The few conversations they have are very short and only
take place when absolutely necessary. Nobody is at all connected to one another - at least
not until The Big Surprising Thing That Binds Them Together As a
Family occurs. They start talking to each other, as well as
listening and caring, which unfortunately causes Nothing
to completely abandon its numerous subplots involving the
Bassetts' neighbors and co-workers. Those unresolved narratives involve teen pregnancy,
alcoholism, physical abuse, one-night stands, self-mutilation,
coveting thy neighbor's boyfriend and cock-teasing.
Sad people with sad jobs, sad flats and sad lives.
Nothing seems
very heavy-handed for something written and directed by Leigh,
though if anyone else made it, I'm not sure I'd say the same
thing.

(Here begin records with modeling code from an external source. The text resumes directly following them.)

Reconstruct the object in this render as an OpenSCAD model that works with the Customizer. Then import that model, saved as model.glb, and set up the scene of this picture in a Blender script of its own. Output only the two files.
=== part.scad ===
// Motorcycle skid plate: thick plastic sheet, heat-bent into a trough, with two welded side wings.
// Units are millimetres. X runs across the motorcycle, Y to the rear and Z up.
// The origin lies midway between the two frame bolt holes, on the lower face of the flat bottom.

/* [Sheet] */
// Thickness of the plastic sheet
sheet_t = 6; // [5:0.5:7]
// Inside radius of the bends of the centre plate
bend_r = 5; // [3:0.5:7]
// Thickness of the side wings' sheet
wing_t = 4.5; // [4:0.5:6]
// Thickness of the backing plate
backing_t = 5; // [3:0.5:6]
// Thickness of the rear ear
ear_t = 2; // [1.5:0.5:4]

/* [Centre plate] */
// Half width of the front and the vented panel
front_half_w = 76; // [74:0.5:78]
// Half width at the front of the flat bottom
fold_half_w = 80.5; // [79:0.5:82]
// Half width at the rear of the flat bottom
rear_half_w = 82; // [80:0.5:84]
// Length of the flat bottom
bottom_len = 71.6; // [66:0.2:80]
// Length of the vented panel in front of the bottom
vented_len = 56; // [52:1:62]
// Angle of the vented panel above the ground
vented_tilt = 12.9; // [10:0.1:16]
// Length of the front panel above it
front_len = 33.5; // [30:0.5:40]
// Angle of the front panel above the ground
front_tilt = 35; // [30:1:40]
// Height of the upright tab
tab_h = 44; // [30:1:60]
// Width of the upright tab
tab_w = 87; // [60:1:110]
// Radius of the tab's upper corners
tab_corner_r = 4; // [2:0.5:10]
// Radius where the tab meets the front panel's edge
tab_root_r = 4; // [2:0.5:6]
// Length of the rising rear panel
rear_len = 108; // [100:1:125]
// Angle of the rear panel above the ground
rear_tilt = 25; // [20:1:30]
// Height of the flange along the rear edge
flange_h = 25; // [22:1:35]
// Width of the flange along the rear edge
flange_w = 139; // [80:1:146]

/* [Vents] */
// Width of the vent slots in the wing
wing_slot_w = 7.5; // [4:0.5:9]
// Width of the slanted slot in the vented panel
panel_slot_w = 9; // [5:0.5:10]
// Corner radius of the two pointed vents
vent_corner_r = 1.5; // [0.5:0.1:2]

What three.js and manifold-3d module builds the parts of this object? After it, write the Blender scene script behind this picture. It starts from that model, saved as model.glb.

Andrew
Dickson's score is painfully melodramatic, to the point I nearly
began rooting around the theatre for something to have at my
wrists with. There
are a bunch of potential reasons why Nothing is so
frigging depressing. It
might reflect the growing sentimentality of an aging Leigh.
It could just have been where his improvisation led him
(Leigh never works with a proper script, instead creating the
story on the fly with his cast – which makes his two Oscar
nominations for Best Screenplay seem awfully funny).
Or perhaps he's mocking the working class in the way Todd
Solondz does to the US’s upper-middle class.
Regardless, you can't
deny the acting in Nothing is some of the year's best.
With Spall and Manville leading the way, Leigh's film is full of
memorable performances from top to bottom. The big scene at the end between Phil and Penny tops anything
we saw in last year's bloated In the Bedroom. The only
negatives are the forgotten subplots and the almost laughable
Carol character, who is kind of an extreme Patsy Stone.